What's Up! Magazine

Bellingham's music scene magazine

The Femme Uke: Diamonds in the buff

Femme Uke on a summer ferry ride
Femme Uke on a summer ferry ride

Women are complicated creatures. We often don’t speak our minds, and men aren’t renowned for being stellar listeners. It is absolutely understandable that the sexes often don’t communicate well. Fortunately for women and men both, uncut and occasionally unclothed, the ladies of The Femme Uke are laying it all out there.
Laine and Ashley are not old enough to drink in bars, but they have already found the voices and the confidence to express themselves and their needs in a way that many women two and three times their age have not yet been able to grasp.
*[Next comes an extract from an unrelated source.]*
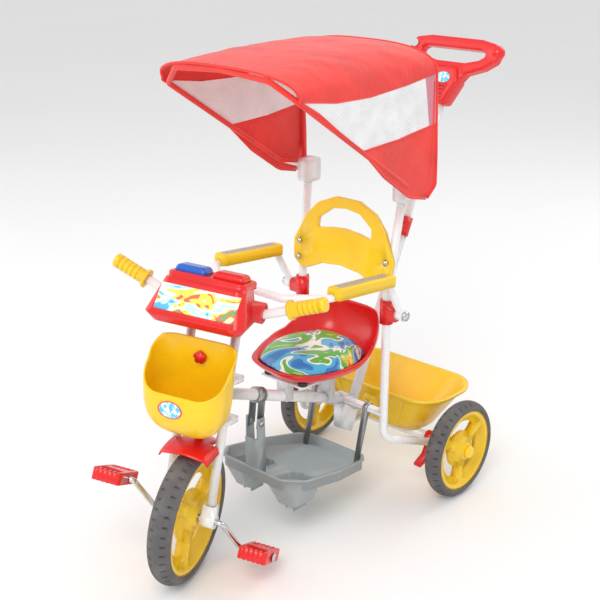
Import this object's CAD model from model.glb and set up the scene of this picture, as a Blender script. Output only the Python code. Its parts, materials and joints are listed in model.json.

They are two voices – one refined, the other not as much – and a ukulele. Their songs consist of simply constructed music and refreshingly intelligible lyrics. Ashley has been playing the guitar since she was 13 and Laine has training in both classical and jazz vocals. Their plutonic love affair started in the dorms when they were both freshmen students of Fairhaven College.
“Our first song [f’uke you] is kind of about boys and jokey jokey…the music came after,” Ashley explained.  “It was a combination of not getting those boys and then feeling really empowered by writing the song. We discovered our musical pasts and then our collaborative work is just so incredible.”
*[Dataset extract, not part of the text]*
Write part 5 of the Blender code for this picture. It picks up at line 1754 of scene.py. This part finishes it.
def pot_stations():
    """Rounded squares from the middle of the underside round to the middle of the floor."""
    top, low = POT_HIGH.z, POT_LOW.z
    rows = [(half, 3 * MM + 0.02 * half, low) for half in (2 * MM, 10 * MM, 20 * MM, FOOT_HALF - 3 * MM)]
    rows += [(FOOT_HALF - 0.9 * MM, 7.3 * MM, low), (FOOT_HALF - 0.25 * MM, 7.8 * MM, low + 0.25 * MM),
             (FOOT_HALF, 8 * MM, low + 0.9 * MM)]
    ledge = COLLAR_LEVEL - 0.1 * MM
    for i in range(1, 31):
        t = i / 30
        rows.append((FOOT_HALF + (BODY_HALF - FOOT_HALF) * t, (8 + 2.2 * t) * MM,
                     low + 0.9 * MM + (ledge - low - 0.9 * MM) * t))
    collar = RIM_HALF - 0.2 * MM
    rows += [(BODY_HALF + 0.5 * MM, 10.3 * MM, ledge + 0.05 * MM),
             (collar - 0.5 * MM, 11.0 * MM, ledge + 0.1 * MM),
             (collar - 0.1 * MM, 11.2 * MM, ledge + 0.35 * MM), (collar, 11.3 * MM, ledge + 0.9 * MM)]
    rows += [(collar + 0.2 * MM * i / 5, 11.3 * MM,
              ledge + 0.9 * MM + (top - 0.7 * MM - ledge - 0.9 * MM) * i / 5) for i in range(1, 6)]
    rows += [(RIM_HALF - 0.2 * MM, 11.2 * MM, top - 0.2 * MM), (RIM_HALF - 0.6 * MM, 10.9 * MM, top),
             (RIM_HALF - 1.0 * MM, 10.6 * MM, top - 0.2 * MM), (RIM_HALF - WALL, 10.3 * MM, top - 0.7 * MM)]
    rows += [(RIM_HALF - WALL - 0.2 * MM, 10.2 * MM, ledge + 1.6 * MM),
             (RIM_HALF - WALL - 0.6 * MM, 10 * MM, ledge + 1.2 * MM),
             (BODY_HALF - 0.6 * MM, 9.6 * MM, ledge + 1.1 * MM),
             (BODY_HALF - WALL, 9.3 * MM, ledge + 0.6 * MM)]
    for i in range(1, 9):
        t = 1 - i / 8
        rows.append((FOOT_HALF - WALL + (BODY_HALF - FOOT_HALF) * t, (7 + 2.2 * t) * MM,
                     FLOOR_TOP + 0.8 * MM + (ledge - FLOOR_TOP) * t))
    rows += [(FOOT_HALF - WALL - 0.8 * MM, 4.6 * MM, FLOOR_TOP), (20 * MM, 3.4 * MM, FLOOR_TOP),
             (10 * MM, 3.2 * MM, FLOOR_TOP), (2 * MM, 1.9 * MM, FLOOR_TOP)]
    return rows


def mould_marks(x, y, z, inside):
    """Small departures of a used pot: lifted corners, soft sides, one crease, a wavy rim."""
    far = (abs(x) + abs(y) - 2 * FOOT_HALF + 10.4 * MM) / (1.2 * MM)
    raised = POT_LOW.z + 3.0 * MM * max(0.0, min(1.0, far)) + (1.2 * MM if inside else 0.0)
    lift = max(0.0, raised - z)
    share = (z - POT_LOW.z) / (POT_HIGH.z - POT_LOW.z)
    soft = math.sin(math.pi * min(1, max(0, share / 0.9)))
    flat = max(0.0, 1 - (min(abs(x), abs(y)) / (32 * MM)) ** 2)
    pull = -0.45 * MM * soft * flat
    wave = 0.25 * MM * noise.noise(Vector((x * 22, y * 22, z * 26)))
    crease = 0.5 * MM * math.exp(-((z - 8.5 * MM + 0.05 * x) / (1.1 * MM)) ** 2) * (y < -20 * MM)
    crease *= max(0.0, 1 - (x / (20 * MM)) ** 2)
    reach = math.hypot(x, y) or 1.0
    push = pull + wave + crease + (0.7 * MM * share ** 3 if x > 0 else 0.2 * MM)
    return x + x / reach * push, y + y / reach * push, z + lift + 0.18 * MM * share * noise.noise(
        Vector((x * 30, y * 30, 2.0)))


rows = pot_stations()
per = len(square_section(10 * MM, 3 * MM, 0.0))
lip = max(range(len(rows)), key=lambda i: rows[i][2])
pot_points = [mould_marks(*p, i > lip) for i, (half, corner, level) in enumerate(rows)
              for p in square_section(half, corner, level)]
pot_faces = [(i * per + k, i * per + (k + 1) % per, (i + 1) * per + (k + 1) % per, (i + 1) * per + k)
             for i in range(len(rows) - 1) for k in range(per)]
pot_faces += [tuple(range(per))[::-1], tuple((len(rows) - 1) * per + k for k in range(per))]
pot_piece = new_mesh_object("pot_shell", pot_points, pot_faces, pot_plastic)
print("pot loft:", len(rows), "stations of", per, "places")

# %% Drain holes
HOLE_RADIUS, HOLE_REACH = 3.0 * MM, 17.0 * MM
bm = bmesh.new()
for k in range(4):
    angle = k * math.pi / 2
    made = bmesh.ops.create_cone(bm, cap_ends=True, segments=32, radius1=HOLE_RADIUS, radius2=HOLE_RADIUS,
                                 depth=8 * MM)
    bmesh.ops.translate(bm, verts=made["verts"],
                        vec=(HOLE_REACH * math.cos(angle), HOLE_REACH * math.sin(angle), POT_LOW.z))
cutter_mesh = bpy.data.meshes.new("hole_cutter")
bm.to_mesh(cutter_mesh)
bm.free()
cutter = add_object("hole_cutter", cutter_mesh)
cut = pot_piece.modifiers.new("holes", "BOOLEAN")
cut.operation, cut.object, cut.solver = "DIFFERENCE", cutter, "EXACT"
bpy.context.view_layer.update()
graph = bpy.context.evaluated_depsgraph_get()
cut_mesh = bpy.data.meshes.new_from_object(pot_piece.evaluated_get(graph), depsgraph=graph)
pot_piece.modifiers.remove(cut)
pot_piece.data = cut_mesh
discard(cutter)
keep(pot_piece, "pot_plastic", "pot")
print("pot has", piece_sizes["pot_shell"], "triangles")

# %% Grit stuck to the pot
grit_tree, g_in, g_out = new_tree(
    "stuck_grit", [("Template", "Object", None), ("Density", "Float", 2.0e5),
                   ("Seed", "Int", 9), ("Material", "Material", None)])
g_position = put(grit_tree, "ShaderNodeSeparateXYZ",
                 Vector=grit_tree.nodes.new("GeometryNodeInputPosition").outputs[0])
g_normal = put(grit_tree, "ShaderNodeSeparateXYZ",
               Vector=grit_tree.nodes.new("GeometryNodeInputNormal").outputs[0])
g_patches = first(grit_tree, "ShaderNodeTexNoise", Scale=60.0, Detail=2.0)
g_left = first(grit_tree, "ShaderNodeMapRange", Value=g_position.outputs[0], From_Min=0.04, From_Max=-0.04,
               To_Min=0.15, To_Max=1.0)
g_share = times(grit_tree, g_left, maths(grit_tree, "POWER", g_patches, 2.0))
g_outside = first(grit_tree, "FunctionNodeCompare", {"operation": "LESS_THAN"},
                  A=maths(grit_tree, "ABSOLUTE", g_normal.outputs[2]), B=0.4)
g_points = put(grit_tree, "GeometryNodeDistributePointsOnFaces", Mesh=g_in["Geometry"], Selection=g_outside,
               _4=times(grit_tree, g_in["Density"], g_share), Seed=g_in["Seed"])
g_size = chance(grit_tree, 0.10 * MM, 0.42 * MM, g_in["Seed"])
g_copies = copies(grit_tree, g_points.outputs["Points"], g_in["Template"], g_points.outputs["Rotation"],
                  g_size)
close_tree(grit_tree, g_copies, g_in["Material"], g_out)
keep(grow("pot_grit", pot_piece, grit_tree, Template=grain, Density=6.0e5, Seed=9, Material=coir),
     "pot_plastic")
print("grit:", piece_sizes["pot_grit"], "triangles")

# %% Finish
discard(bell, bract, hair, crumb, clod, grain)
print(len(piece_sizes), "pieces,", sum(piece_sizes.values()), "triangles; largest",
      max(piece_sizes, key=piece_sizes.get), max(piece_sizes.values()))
A year and a half, and hundreds of semi-nude practices later, The Femme Uke has an EP recorded. With a little help from a friend, they recorded the entire album on Garage Band.
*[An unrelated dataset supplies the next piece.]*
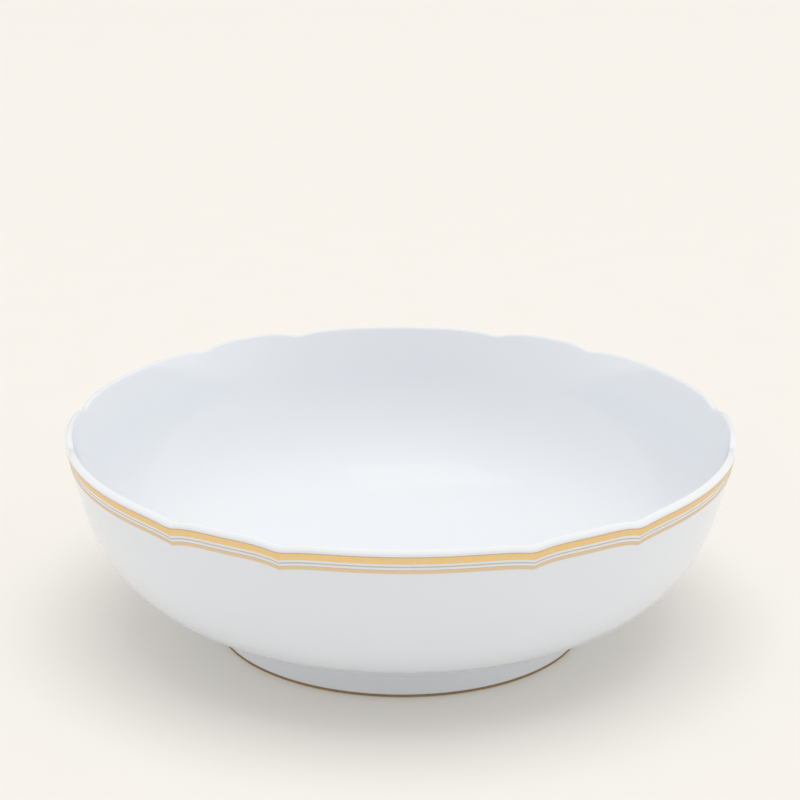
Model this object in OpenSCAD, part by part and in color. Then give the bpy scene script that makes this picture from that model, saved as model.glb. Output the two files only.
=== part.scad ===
// Porcelain serving bowl with a scalloped rim and gilded lines.
//
// The bowl stands on a foot ring. Its outside is smooth and round, and only the rim is
// scalloped: wide and narrow lobes alternate, and a notch dips between each two. Every
// wall is a body of revolution, so each is drawn as a section of [radius, height] points.
// The pieces are the fired layers of the real bowl: body, foot, glaze and gold.
//
// Millimetres. The origin is the centre of the foot's resting plane, with +Z up. A wide
// lobe is centred on the front, which is -Y.

/* [Bowl] */
// Diameter over the rim, on the outside of the glaze
rim_d = 260; // [216:1:312]
// Height of the rim's narrow lobes above the table
bowl_h = 83.4; // [69:0.1:101]
// Thickness of the wall at the lip, with its glaze
wall_t = 3; // [2.4:0.1:3.6]
// Thickness of the wall where it leaves the foot, with its glaze
wall_foot_t = 4; // [3.4:0.1:4.8]
// Lean of the upper wall from the vertical, in degrees
wall_lean = 13.2; // [8:0.1:18]
// Height of the straight stretch of wall under the lip
straight_h = 20; // [16:0.5:26]
// Pull of the outside curve where it leaves the foot, as a share of its run
foot_pull = 0.54; // [0.4:0.01:0.65]
// Pull of the outside curve where it joins the straight wall, as a share of its rise
belly_pull = 0.61; // [0.5:0.01:0.7]
// Height of the inside floor above the table, at its centre
floor_h = 10.8; // [9:0.1:13]
// Pull of the inside floor from its centre, as a share of its run
floor_pull = 0.4; // [0.3:0.01:0.6]

/* [Lip] */
// Reach of the lip's sloping outer face, down from the narrow lobes' crests
lip_slope_h = 1.93; // [1.63:0.1:2.33]
// Distance of the lip's ridge in from the rim's edge, as a share of the wall
ridge_share = 0.68; // [0.5:0.01:0.72]
// Height of the rounding inside the ridge
lip_round_h = 1; // [0.8:0.1:1.2]
// Height the scalloping takes off the ridge, even at the narrow crests
lip_flat = 0.1; // [0.05:0.05:0.2]

/* [Foot] */
// Diameter of the foot ring, on the outside of the glaze
foot_d = 145; // [120:1:174]
// Width of the foot ring, with its glaze
foot_w = 7; // [5.8:0.1:8.4]
// Depth of the recess inside the foot ring
recess_h = 6.3; // [5.3:0.1:7]
// Height at which the outside curve leaves the foot ring
spring_h = 12.4; // [10:0.1:14]
// Slope of the outside curve where it leaves the foot ring, in degrees
spring_slope = 14; // [8:1:22]
// Rounding of the foot ring's bare resting edge
foot_edge = 0.6; // [0.4:0.1:0.9]

/* [Scallops] */
// Number of wide lobes, with one narrow lobe between each two
lobe_pairs = 6; // [4:1:8]
// Angle across one wide lobe, in degrees
wide_lobe = 40.1; // [30:0.1:44]
// Depth of the notches below the narrow lobes
notch_depth = 2.5; // [1:0.05:3.5]
// Drop of the wide lobes' crests below the narrow ones
wide_drop = 0.6; // [0:0.05:0.8]
// Flatness of a wide lobe's crest, the power of its curve
wide_power = 6; // [3:0.5:8]
// Flatness of a narrow lobe's crest, the power of its curve
narrow_power = 3.5; // [2:0.5:6]

/* [Glaze] */
// Thickness of the glaze
glaze_t = 0.25; // [0.2:0.01:0.35]

/* [Gilding] */
// Thickness of the gold
gold_t = 0.1; // [0.08:0.01:0.15]
// Distance of the wide gold band below the scalloped edge
gold_inset = 2.2; // [1.5:0.1:3]
// Width of the wide gold band
wide_band = 2.8; // [1.5:0.1:4]
// Bare gap on each side of the hairline
band_gap = 1; // [0.5:0.05:1.5]
// Width of the hairline
hairline = 0.4; // [0.2:0.05:0.6]
// Width of the lower gold band
lower_band = 1.5; // [0.8:0.1:2]
// Width of the gold line at the base of the foot
foot_line = 1; // [0.6:0.1:1.5]

/* [Hidden] */

PORCELAIN = "white";
GLAZE = "ghostwhite";
GOLD = "goldenrod";
HAIRLINE = "darkgoldenrod";

// Steps along each curve, round each rounded edge, and along each half of a lobe
curve_steps = 20;
edge_steps = 4;
lip_steps = 7;
floor_steps = 10;
lobe_steps = 7;
$fn = 180;

rim_r = rim_d / 2;
foot_r = foot_d / 2;
foot_inner_r = foot_r - foot_w;
joint_h = recess_h + glaze_t;

// Directions across and up the leaning wall, and the step down it
outward = [cos(wall_lean), -sin(wall_lean)];
upward = [sin(wall_lean), cos(wall_lean)];
slope = [tan(wall_lean), 1];
down_wall = straight_h * slope;

// The lip's ridge, and where its rounds leave the outside and the inside of the wall
ridge_z = bowl_h + lip_flat;
ridge_in = ridge_share * wall_t;
ridge = [rim_r - ridge_in, ridge_z];
rim_edge = [rim_r, bowl_h - lip_slope_h];
inner_line = rim_edge - wall_t * outward;
lip_inside = inner_line + (ridge_z - lip_round_h - inner_line[1]) * slope;

// The lip's outer slope and inner round, as curves with four handles
slope_curve = [rim_edge,
               rim_edge + lip_slope_h / 2 * upward,
               ridge + [ridge_in / 2, 0],
               ridge];
round_curve = [ridge,
               ridge - [(ridge[0] - lip_inside[0]) / 2, 0],
               lip_inside + lip_round_h / 2 * upward,
               lip_inside];

// Ends of the outside curve, at the foot and under the straight wall, and its handles
spring = [foot_r, spring_h];
outer_top = rim_edge - down_wall;
outer_run = outer_top[0] - spring[0];
outer_rise = outer_top[1] - spring[1];
outer_curve = [spring,
               spring + foot_pull * outer_run * [1, tan(spring_slope)],
               outer_top - belly_pull * outer_rise * slope,
               outer_top];

// The inside floor, from its middle to where the wall rises over the foot ring
floor_end = spring + wall_foot_t * [-sin(spring_slope), cos(spring_slope)];
floor_curve = [[0, floor_h],
               [floor_pull * floor_end[0], floor_h],
               [floor_end[0] - (floor_end[1] - floor_h) / tan(spring_slope), floor_h],
               floor_end];

// One repeat of the scallops, from the middle of a wide lobe to the middle of the next
pair_angle = 360 / lobe_pairs;
half_wide = wide_lobe / 2;
half_narrow = (pair_angle - wide_lobe) / 2;

// Reach of the notch cutters, clear of the wall on both sides and above
cut_inner_r = rim_r * 0.85;
cut_outer_r = rim_r * 1.1;
cut_top = bowl_h + 5;

// Middle of the wall below the deepest notch, down to which the glaze caps the porcelain
lip_core = rim_edge - wall_t / 2 * outward - notch_depth * slope;

// ---------------------------------------------------------------- sections

// Point and direction on a cubic curve with four handles, at t from 0 to 1
function curve_point(c, t) =
    pow(1 - t, 3) * c[0] + 3 * t * pow(1 - t, 2) * c[1]
    + 3 * t * t * (1 - t) * c[2] + pow(t, 3) * c[3];
function curve_heading(c, t) =
    pow(1 - t, 2) * (c[1] - c[0]) + 2 * t * (1 - t) * (c[2] - c[1])
    + t * t * (c[3] - c[2]);

// Unit vector on the right of a heading: outwards on the outside curve
function right_of(v) = [v[1], -v[0]] / norm(v);

// A curve moved sideways by d, to the right of its heading
function shifted_curve(c, d, steps = curve_steps) =
    [for (i = [0 : steps])
        let (t = i / steps)
        curve_point(c, t) + d * right_of(curve_heading(c, t))];

// Inside of the wall from the foot to under the lip, parallel to the outside but thinning
// upwards from wall_foot_t to wall_t, and a depth below the glaze's surface
function inner_wall(depth) =
    [for (i = [1 : curve_steps])
        let (t = i / curve_steps)
        let (wall = wall_foot_t + (wall_t - wall_foot_t) * t * t * (3 - 2 * t))
        curve_point(outer_curve, t)
        - (wall - depth) * right_of(curve_heading(outer_curve, t))];

// Outside of the bowl from the foot to the lip's ridge, and inside from the ridge down to
// the floor, both a depth below the glaze's surface
function outside(depth) =
    concat(shifted_curve(outer_curve, -depth),
           shifted_curve(slope_curve, -depth, lip_steps));
function inside(depth) =
    concat(shifted_curve(round_curve, -depth, lip_steps),
           reverse(inner_wall(depth)),
           reverse(shifted_curve(floor_curve, depth, floor_steps)));

function reverse(list) = [for (i = [len(list) - 1 : -1 : 0]) list[i]];

// Quarter round of radius r about [x, z], from angle a0 to a0 + 90
function quarter(x, z, r, a0) =
    [for (i = [0 : edge_steps])
        let (a = a0 + 90 * i / edge_steps)
        [x + r * cos(a), z + r * sin(a)]];

module revolve(section) {
    rotate_extrude() polygon(section);
}

// ---------------------------------------------------------------- scallops

// Places along half a lobe, from 0 at its crest to 1 at the notch, closer near the notch
lobe_places = [for (i = [0 : lobe_steps]) sqrt(i / lobe_steps)];

// Drop of the scalloped edge at such a place
function wide_dip(v) = wide_drop + (notch_depth - wide_drop) * pow(v, wide_power);
function narrow_dip(v) = notch_depth * pow(v, narrow_power);

// Half a lobe's edge in the plane across a notch: [distance from the notch, drop]
wide_edge = [for (v = lobe_places) [rim_r * sin((1 - v) * half_wide), wide_dip(v)]];
narrow_edge = [for (v = lobe_places) [rim_r * sin((1 - v) * half_narrow), narrow_dip(v)]];

// Ends of a cutter, past the middle of the lobe on each side so that neighbours overlap
wide_end = cut_outer_r * tan(half_wide);
narrow_end = cut_outer_r * tan(half_narrow);

// Everything above the scalloped edge from one lobe's middle to the next, at the notch
// on the +X side of a wide lobe, seen from outside, when the edge is lowered by a drop
module notch_cutter(drop) {
    level = bowl_h - drop;
    outline = concat([[-wide_end, cut_top], [-wide_end, level - wide_drop]],
                     [for (p = wide_edge) [-p[0], level - p[1]]],
                     [for (i = [lobe_steps - 1 : -1 : 0])
                         [narrow_edge[i][0], level - narrow_edge[i][1]]],
                     [[narrow_end, level], [narrow_end, cut_top]]);
    rotate([90, 0, 0])
        translate([0, 0, cut_inner_r])
            linear_extrude(cut_outer_r - cut_inner_r) polygon(outline);
}

// Everything above the scalloped edge, all round the rim
module above_edge(drop) {
    for (k = [0 : lobe_pairs - 1])
        rotate(k * pair_angle) {
            rotate(half_wide) notch_cutter(drop);
            rotate(-half_wide) mirror([1, 0, 0]) notch_cutter(drop);
        }
}

// What stands below the scalloped edge when that is lowered by a drop
module scalloped(drop) {
    difference() {
        children();
        above_edge(drop);
    }
}

// A gilded line on the outside wall, its top edge a drop below the scalloped edge
module gilded_line(drop, width) {
    wall_low = rim_edge - (drop + width + notch_depth) * slope;
    difference() {
        intersection() {
            revolve(concat([wall_low, wall_low + gold_t * outward],
                           shifted_curve(slope_curve, gold_t, lip_steps),
                           reverse(shifted_curve(slope_curve, 0, lip_steps))));
            above_edge(drop + width);
        }
        above_edge(drop);
    }
}

// ---------------------------------------------------------------- pieces

// The fired wall and base, a glaze's thickness inside the finished surface
module porcelain() {
    scalloped(glaze_t)
        revolve(concat([[0, joint_h], [foot_r - glaze_t, joint_h]],
                       outside(glaze_t),
                       inside(glaze_t)));
}

// Porcelain wall and base
module bowl_body() {
    color(PORCELAIN) porcelain();
}

// Porcelain foot, luted to the flat base, resting on a bare edge
module foot_ring() {
    outer_r = foot_r - glaze_t;
    inner_r = foot_inner_r + glaze_t;
    color(PORCELAIN)
        revolve(concat(quarter(inner_r + foot_edge, foot_edge, foot_edge, 180),
                       quarter(outer_r - foot_edge, foot_edge, foot_edge, 270),
                       [[outer_r, joint_h], [inner_r, joint_h]]));
}

// Glaze on the outside, from the foot's bare edge over the scalloped lip to its ridge
module outer_glaze() {
    color(GLAZE)
        difference() {
            scalloped(0)
                revolve(concat([[foot_r - glaze_t, foot_edge], [foot_r, foot_edge]],
                               outside(0),
                               [lip_core, lip_core + (wall_t / 2 - glaze_t) * outward],
                               reverse(shifted_curve(outer_curve, -glaze_t)),
                               [[foot_r - glaze_t, joint_h]]));
            porcelain();
        }
}

// Glaze on the inside, from the lip's ridge to the middle of the floor
module inner_glaze() {
    color(GLAZE)
        difference() {
            scalloped(0)
                revolve(concat(inside(0),
                               shifted_curve(floor_curve, glaze_t, floor_steps),
                               inner_wall(glaze_t),
                               [lip_core - (wall_t / 2 - glaze_t) * outward, lip_core]));
            porcelain();
        }
}

// Glaze on the underside and on the inner face of the foot
module underside_glaze() {
    color(GLAZE)
        revolve([[0, recess_h],
                 [foot_inner_r, recess_h],
                 [foot_inner_r, foot_edge],
                 [foot_inner_r + glaze_t, foot_edge],
                 [foot_inner_r + glaze_t, joint_h],
                 [0, joint_h]]);
}

// Wide gold band round the rim
module rim_gold_band() {
    color(GOLD) gilded_line(gold_inset, wide_band);
}

// Fine line between the two gold bands
module hairline_band() {
    color(HAIRLINE) gilded_line(gold_inset + wide_band + band_gap, hairline);
}

// Narrow gold band under the hairline
module lower_gold_band() {
    color(GOLD)
        gilded_line(gold_inset + wide_band + 2 * band_gap + hairline, lower_band);
}

// Gold line round the base of the foot
module foot_gold_line() {
    color(GOLD)
        translate([0, 0, foot_edge])
            difference() {
                cylinder(r = foot_r + gold_t, h = foot_line);
                translate([0, 0, -1]) cylinder(r = foot_r, h = foot_line + 2);
            }
}

bowl_body();
foot_ring();
outer_glaze();
inner_glaze();
underside_glaze();
rim_gold_band();
hairline_band();
lower_gold_band();
foot_gold_line();
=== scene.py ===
"""A porcelain serving bowl with a scalloped rim and gilded lines, dressed on its frame.

The bowl's places and overall sizes come from the frame's nodes. What the frame leaves
plain is modelled here: the round lip that follows the scallops, the glaze's rolled edges
and the gold lying on them. Lengths in the dataclasses are metres unless a name says mm.
"""

import logging
import math
from dataclasses import dataclass, field
from enum import Enum
from functools import lru_cache
from typing import Any, Callable, Optional, Sequence

import bmesh
import bpy
from mathutils import Matrix, Vector

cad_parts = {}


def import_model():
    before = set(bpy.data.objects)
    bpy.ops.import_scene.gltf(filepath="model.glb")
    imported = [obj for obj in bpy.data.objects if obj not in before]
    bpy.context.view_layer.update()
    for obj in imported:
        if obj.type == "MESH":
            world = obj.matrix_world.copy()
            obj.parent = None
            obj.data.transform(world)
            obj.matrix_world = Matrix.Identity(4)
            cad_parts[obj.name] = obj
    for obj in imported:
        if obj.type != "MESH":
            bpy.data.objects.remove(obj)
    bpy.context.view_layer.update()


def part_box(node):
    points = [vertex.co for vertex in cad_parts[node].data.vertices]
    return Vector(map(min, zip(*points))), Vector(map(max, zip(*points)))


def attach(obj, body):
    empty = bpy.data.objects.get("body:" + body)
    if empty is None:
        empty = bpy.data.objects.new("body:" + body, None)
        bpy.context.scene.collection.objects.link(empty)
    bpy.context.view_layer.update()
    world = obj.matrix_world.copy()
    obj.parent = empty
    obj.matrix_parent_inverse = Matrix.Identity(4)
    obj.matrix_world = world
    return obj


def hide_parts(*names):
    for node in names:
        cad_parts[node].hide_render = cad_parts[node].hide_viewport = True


LOG = logging.getLogger("bowl")
MM = 0.001
ROOT_BODY = "root"
Point = tuple[float, float]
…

“We are trying to be super real. To not adhere to whatever feminine music should sound like: an acoustic guitar and a girl singing. Our music overlaps with our lifestyle, the values that we’re trying to promote.”
They have performed at house shows, Lady Fest, and even crossed up to Canada to export their lyric-driven, pro-woman ditties. They sing about booze and boobs, sex and reciprocation, dreary Bellingham weather, and about the wonderful support and good times of being best friends. “We play songs we’d want to hear,” Laine said. “Right on girls, we know what you’re feeling!”
Not only are Ashley and Laine bosom buddies, but their music has been nurtured by regularly playing with an extended group of friends in the Que Viva Collective and as a part of Avacado Family Records. “We have so much fun! It’s so great to be with friends and play music. It’s not a big deal if we open or close, we just play music.”
The Femme Uke’s message is unusually direct and clear. While often cute and clever, their lyrics are also unabashedly honest. Coming from the mouths of two seemingly sweet and innocent young ladies, it could catch you off-guard when they start a song with “in the morning we eat bagels, share our dreams and do our kegels.”
It’s fairly normal for men to be brash and forthright, but people generally aren’t as used to females saying it like it is in the public sphere. Like all music you have to be open to it to appreciate it. The Femme Uke will make everyone laugh and cheer. Ladies, they will remind you how fantastic it is to be a woman. And men, they’ll remind you to treat your woman to the best. Serenaded by a ukulele, it’s almost like a musical orgy on the beach: rum, tequila, and a little something for everyone.